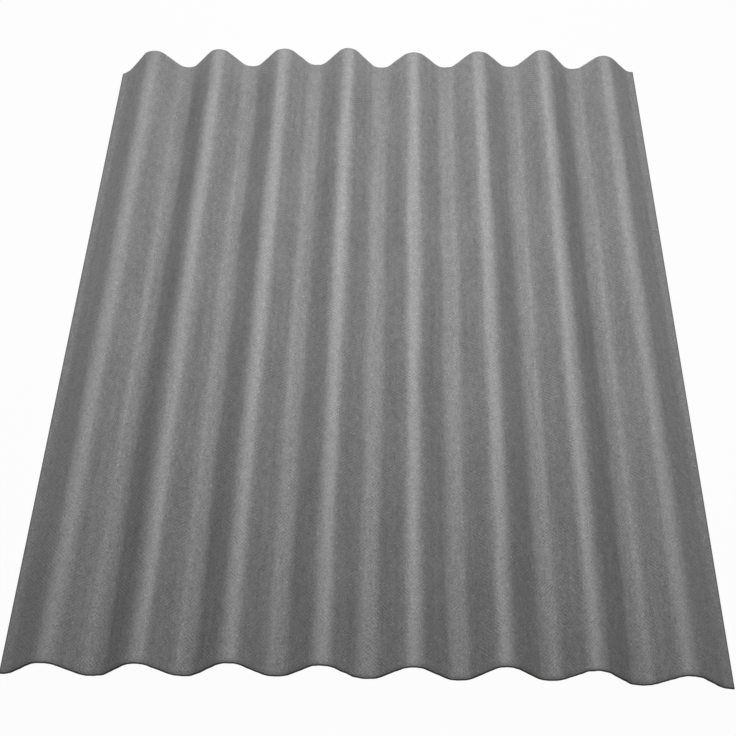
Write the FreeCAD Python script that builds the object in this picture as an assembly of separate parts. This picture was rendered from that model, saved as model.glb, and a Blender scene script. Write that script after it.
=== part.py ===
"""Corrugated bitumen roofing sheet, small format.

One moulded board of bitumen-soaked cellulose fibre, the same thickness all over, pressed into
parallel ribs that run the whole length. Each rib has a round crown and straight flanks, with a
narrow flat valley on each side. Both long edges are cut along the middle of a valley, and both
ends are cut square.

Frame, in millimetres: X across the ribs, Y along them, Z up. The origin is in the middle of the
sheet, on the level of the flat valley undersides. The coated weather face looks up.
"""

import FreeCAD, Part
import math
import os

# Driving dimensions
SHEET_LENGTH = 1000.0   # along the ribs
RIB_COUNT = 8
RIB_PITCH = 95.0        # crown to crown
OVERALL_HEIGHT = 32.0   # valley undersides to crown tops
BOARD_THICKNESS = 2.6
CROWN_RADIUS = 20.0     # of the board's middle surface, as is the next
VALLEY_RADIUS = 18.0    # on each side of the valley flat
VALLEY_FLAT = 4.0       # width of the flat strip along each valley

# Worked out from them
SHEET_WIDTH = RIB_COUNT * RIB_PITCH
HALF_BOARD = BOARD_THICKNESS / 2
VALLEY_CENTRE_Z = HALF_BOARD + VALLEY_RADIUS
CROWN_CENTRE_Z = OVERALL_HEIGHT - HALF_BOARD - CROWN_RADIUS


def flank_slope():
    """Slope of the straight flank that is tangent to a valley arc and a crown arc, in radians."""
    across = RIB_PITCH / 2 - VALLEY_FLAT / 2
    up = CROWN_CENTRE_Z - VALLEY_CENTRE_Z
    return math.atan2(up, across) + math.asin((VALLEY_RADIUS + CROWN_RADIUS) / math.hypot(across, up))


def section_point(x, z):
    """A point of the cross-section, which stands on the sheet's near end."""
    return FreeCAD.Vector(x, -SHEET_LENGTH / 2, z)


def on_circle(centre, radius, angle):
    """The section point at an angle in radians, turning from +X towards +Z."""
    return section_point(centre[0] + radius * math.cos(angle), centre[1] + radius * math.sin(angle))


def line(start, end):
    return Part.LineSegment(start, end).toShape()


def arc(centre, radius, start, end):
    return Part.Arc(*[on_circle(centre, radius, a) for a in (start, (start + end) / 2, end)]).toShape()


def rib_edges(crown_x, offset):
    """One rib's outline, left to right, between the flats of its two valleys.

    offset is the outline's distance above the board's middle surface, negative for the underside.
    """
    slope = flank_slope()
    bottom, top = -math.pi / 2, math.pi / 2
    to_valley = RIB_PITCH / 2 - VALLEY_FLAT / 2
    left = (crown_x - to_valley, VALLEY_CENTRE_Z)
    right = (crown_x + to_valley, VALLEY_CENTRE_Z)
    crown = (crown_x, CROWN_CENTRE_Z)
    valley_radius = VALLEY_RADIUS - offset
    crown_radius = CROWN_RADIUS + offset
    return [
        arc(left, valley_radius, bottom, bottom + slope),
        line(on_circle(left, valley_radius, bottom + slope), on_circle(crown, crown_radius, top + slope)),
        arc(crown, crown_radius, top + slope, top - slope),
        line(on_circle(crown, crown_radius, top - slope), on_circle(right, valley_radius, bottom - slope)),
        arc(right, valley_radius, bottom - slope, bottom),
    ]


def face_edges(offset):
    """The whole outline of the weather face or the underside, with the valley flats between ribs."""
    floor = HALF_BOARD + offset
    edges = []
    flat_start = -SHEET_WIDTH / 2
    for rib in range(RIB_COUNT):
        crown_x = -SHEET_WIDTH / 2 + (rib + 0.5) * RIB_PITCH
        flat_end = crown_x - RIB_PITCH / 2 + VALLEY_FLAT / 2
        edges.append(line(section_point(flat_start, floor), section_point(flat_end, floor)))
        edges += rib_edges(crown_x, offset)
        flat_start = crown_x + RIB_PITCH / 2 - VALLEY_FLAT / 2
    edges.append(line(section_point(flat_start, floor), section_point(SHEET_WIDTH / 2, floor)))
    return edges


def long_edge(x):
    """The cut through the board along one long side."""
    return line(section_point(x, 0), section_point(x, BOARD_THICKNESS))


def corrugated_sheet():
    outline = face_edges(HALF_BOARD) + face_edges(-HALF_BOARD)
    outline += [long_edge(-SHEET_WIDTH / 2), long_edge(SHEET_WIDTH / 2)]
    section = Part.Face(Part.Wire(Part.__sortEdges__(outline)))
    return section.extrude(FreeCAD.Vector(0, SHEET_LENGTH, 0))


os.makedirs("parts", exist_ok=True)
corrugated_sheet().exportStep("parts/corrugated_sheet.step")
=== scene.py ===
import math

import bpy
from mathutils import Matrix, Vector, noise


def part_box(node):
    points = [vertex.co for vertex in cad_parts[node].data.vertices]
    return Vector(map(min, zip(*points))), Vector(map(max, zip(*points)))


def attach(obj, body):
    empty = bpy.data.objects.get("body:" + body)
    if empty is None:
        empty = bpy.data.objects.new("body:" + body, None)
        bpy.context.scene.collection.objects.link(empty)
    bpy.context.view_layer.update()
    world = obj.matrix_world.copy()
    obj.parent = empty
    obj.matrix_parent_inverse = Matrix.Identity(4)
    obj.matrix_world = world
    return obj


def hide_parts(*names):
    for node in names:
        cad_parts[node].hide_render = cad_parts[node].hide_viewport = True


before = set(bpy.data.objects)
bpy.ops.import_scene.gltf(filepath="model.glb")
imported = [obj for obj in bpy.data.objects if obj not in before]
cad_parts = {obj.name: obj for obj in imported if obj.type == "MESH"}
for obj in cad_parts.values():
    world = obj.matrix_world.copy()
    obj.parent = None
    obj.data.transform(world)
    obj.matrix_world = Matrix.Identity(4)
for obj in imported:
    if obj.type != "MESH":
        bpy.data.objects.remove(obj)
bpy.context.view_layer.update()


# The corrugated sheet. One board of bitumen-soaked cellulose fibre, pressed hot over a wire screen
# into eight ribs with round crowns, straight flanks and narrow flat valleys, then cut to length.
# It is limp, so its ribs stand a little uneven and the cuts across its ends wander by millimetres.

mm = 0.001
sheet_low, sheet_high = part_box("corrugated_sheet")
sheet_width = sheet_high.x - sheet_low.x
sheet_length = sheet_high.y - sheet_low.y
rib_count = 8
rib_pitch = sheet_width / rib_count
board_thickness = 2.6 * mm
crown_radius = 20.0 * mm     # of the board's middle surface, as is the next
valley_radius = 18.0 * mm
valley_flat = 4.0 * mm
valley_level = sheet_low.z + board_thickness / 2
crown_level = sheet_high.z - board_thickness / 2

# Steps of the mesh: round a valley, up a flank and round a crown of half a rib, and along the sheet
valley_steps = 4
flank_steps = 6
crown_steps = 5
rows = 168


def flank_slope():
    """Slope of the straight flank between a valley's round and a crown's round, in radians."""
    across = rib_pitch / 2 - valley_flat / 2
    up = (crown_level - crown_radius) - (valley_level + valley_radius)
    return math.atan2(up, across) + math.asin((valley_radius + crown_radius) / math.hypot(across, up))


def half_rib():
    """The board's middle line from the middle of a valley up to a crown, as (across, up) points."""
    slope = flank_slope()
    points = [(0.0, valley_level)]
    for step in range(valley_steps + 1):
        turn = slope * step / valley_steps
        across = valley_flat / 2 + valley_radius * math.sin(turn)
        points.append((across, valley_level + valley_radius * (1 - math.cos(turn))))
    foot_across, foot_up = points[-1]
    shoulder_across = rib_pitch / 2 - crown_radius * math.sin(slope)
    shoulder_up = crown_level - crown_radius * (1 - math.cos(slope))
    for step in range(1, flank_steps):
        share = step / flank_steps
        across = foot_across + (shoulder_across - foot_across) * share
        points.append((across, foot_up + (shoulder_up - foot_up) * share))
    for step in range(crown_steps + 1):
        turn = slope * (1 - step / crown_steps)
        across = rib_pitch / 2 - crown_radius * math.sin(turn)
        points.append((across, crown_level - crown_radius * (1 - math.cos(turn))))
    return points


def sheet_outline():
    """The middle line of the whole sheet from its left edge to its right edge, as (x, z) points."""
    rising = half_rib()
    falling = [(rib_pitch - across, up) for across, up in reversed(rising[:-1])]
    outline = [(sheet_low.x, valley_level)]
    for rib in range(rib_count):
        rib_left = sheet_low.x + rib * rib_pitch
        outline += [(rib_left + across, up) for across, up in (rising + falling)[1:]]
    return outline


# Unevenness in millimetres: how far each crown stands off its true height, and how far each valley
# lies off its true place across the sheet and each end's cut off its true place along it
crown_lift_near = (-2.5, -2.0, -0.5, -2.5, -3.0, 0.5, -2.5, -5.0)
crown_lift_far = (0.5, 2.5, 2.0, 4.5, -1.0, -0.5, 3.5, -2.0)
valley_drift_near = (0.0, 1.0, 1.0, 1.5, 1.5, 1.5, 1.5, 1.0, 0.0)
valley_drift_far = (0.0, 1.5, 2.0, 3.0, 4.5, 6.0, 6.5, 5.0, 0.0)
cut_near = (-2.0, -2.5, -1.0, 0.5, -0.5, -0.5, 1.0, -2.5, -5.0)
cut_far = (-7.0, -7.5, -3.0, 2.0, -2.5, 0.0, 3.5, 0.5, -5.0)
corner_loss = 18.0 * mm      # the far left corner is cut back by this, over the width below
corner_width = 34.0 * mm
ragged = 0.6 * mm            # how far a cut end's fibres stand out and in
ragged_width = 6.0 * mm
waves = ((1.1 * mm, 150.0 * mm), (0.35 * mm, 45.0 * mm))    # the pressed surface's height and length
noise.seed_set(1)            # without this the waves would be drawn anew from the clock in every run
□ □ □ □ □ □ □
Task instructions: Retype the portion of the data above that starts on the line with "section = Part.Face(Part.Wire(Part.__sortEdges__(outline)))" and finishes on the line with "bpy.data.objects.remove(obj)", including both of those lines.

Exercise answer:
    section = Part.Face(Part.Wire(Part.__sortEdges__(outline)))
    return section.extrude(FreeCAD.Vector(0, SHEET_LENGTH, 0))


os.makedirs("parts", exist_ok=True)
corrugated_sheet().exportStep("parts/corrugated_sheet.step")
=== scene.py ===
import math

import bpy
from mathutils import Matrix, Vector, noise


def part_box(node):
    points = [vertex.co for vertex in cad_parts[node].data.vertices]
    return Vector(map(min, zip(*points))), Vector(map(max, zip(*points)))


def attach(obj, body):
    empty = bpy.data.objects.get("body:" + body)
    if empty is None:
        empty = bpy.data.objects.new("body:" + body, None)
        bpy.context.scene.collection.objects.link(empty)
    bpy.context.view_layer.update()
    world = obj.matrix_world.copy()
    obj.parent = empty
    obj.matrix_parent_inverse = Matrix.Identity(4)
    obj.matrix_world = world
    return obj


def hide_parts(*names):
    for node in names:
        cad_parts[node].hide_render = cad_parts[node].hide_viewport = True


before = set(bpy.data.objects)
bpy.ops.import_scene.gltf(filepath="model.glb")
imported = [obj for obj in bpy.data.objects if obj not in before]
cad_parts = {obj.name: obj for obj in imported if obj.type == "MESH"}
for obj in cad_parts.values():
    world = obj.matrix_world.copy()
    obj.parent = None
    obj.data.transform(world)
    obj.matrix_world = Matrix.Identity(4)
for obj in imported:
    if obj.type != "MESH":
        bpy.data.objects.remove(obj)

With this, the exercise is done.